Solar thermal technology converts sunlight into heat, which can then heat homes or water. There are two types of solar water heater systems: active and passive. Active systems have circulation pumps that distribute water throughout the house, unlike passive systems.

The main difference is that active systems require mechanical processes, while passive systems rely on the design of the house. In this way, passive solar is not as climate sensitive.

The installation of solar thermal requires a new hot water tank. While the initial investment can be large, this system only requires maintenance every 3-5 years and may not require component replacement for 10 years.

One of the advantages of solar thermal is that you can use it in combination with a geothermal heating system, which is particularly attractive for areas with cold winters or low sunlight for an extended period. Using these systems together ensures that you will always have hot water despite inclement weather.

If you live in a northern state, you can get the most out of this technology.

3. Geothermal energy

Geothermal heat derives its energy from deep in the ground. Using water or steam, energy is transported to the earth’s surface, which you can then use to generate electricity, heat, or cool air. Geothermal electricity is rarely used outside of areas with high tectonic activity because it requires high or medium temperatures to operate.

Geothermal power plants in the United States generate 3,200 megawatts, the energy equivalent of three nuclear power plants. The states that use this technology the most are California, Nevada, Utah, and Hawaii.

The geothermal potential is not significantly affected by the outside temperatures. In fact, northern states with extreme cold in winter will save money using this technology as opposed to fossil fuels. Because it harnesses the energy of the earth’s subsoil, you can use it almost anywhere.

Geothermal systems start at around $ 5,000 per tonne of heating or cooling capacity, although they can go up to $ 9,000 per tonne. Fortunately, new installation practices reduce costs. In comparison, a standard HVAC system costs about $ 3,000 per tonne.

Federal and local incentives exist for those who install geothermal programs that cover between 30% and 60% of the total system price. With these rebates, the renewable energy source rivals the cost of traditional fossil fuels.

4. Hydroelectric micro-electricity

This micro hydroelectric platform generates 10 electricity households. Credit: Speshoutdoors, FlickrCC

Micro-hydroelectricity is a renewable resource that uses a turbine or a pump to generate electricity. Unlike traditional hydroelectricity, where a large dam is required, this technology is preferable for single-family homes located near a body of water.

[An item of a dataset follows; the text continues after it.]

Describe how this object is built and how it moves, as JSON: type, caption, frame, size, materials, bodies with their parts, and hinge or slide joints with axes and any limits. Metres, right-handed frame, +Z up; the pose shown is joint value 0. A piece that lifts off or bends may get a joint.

A single 10 kilowatt micro-hydropower system, which costs less than $ 100 and can be installed without professional help, can provide enough power for a large home or farm.

Because it requires stable and large amounts of running water, you can only use this technology in areas where water safety is ensured. If you don’t live near a river or stream, it’s probably not worth moving.

Water rights are a critical factor in your ability to install micro-hydro on your property. If your system has minimal environmental impact – and you don’t plan on selling electricity to a utility provider – the process will likely be easy. You can find out more from your local permit office.

Like other renewable sources, your municipality may offer incentives and tax credits to those who install micro-hydro systems.

5. Wind turbines

Wind turbines create electricity by using propeller blades to turn a generator. Wind is the second largest source of renewable energy in the United States after hydroelectricity. The industry is striving to improve the reliability of this technology, with the aim of reducing costs and improving efficiency.

Four states provide more than half of wind power generation in America, including Texas, Oklahoma, Iowa, and Kansas. Unfortunately, however, turbines typically require a lot of land – a farm in Texas, for example, occupies 36,000 acres.

The installation of this technology at the residential level depends on a number of factors, including the amount of wind, available incentives, economic value, and potential zoning requirements.

Like other renewable energy sources, one of the advantages of wind power is the ability to connect or operate independently from the grid. For grid-connected systems, there are possible tax incentives for reselling excess electricity to utility companies.

In 2017, the average price for small wind projects was $ 10,117 per kilowatt, although costs vary based on zoning specifications, permits and more.

Choose well

With so many energy alternatives on the market, it can be difficult to decipher what’s best for you and your household. To get started, research your state’s tax incentive programs for renewable energy.

Some forms of renewable energy, such as wind and solar, can be highly dependent on climatic and meteorological factors. Other forms, such as geothermal energy, are more widely available but can be prohibitively expensive. Comparing the economic value of each type can help you in your decision.

The United States produces 81% of electricity from fossil fuels like coal, natural gas, and petroleum. With renewable options becoming economically viable, choosing the right type for your home will be straightforward.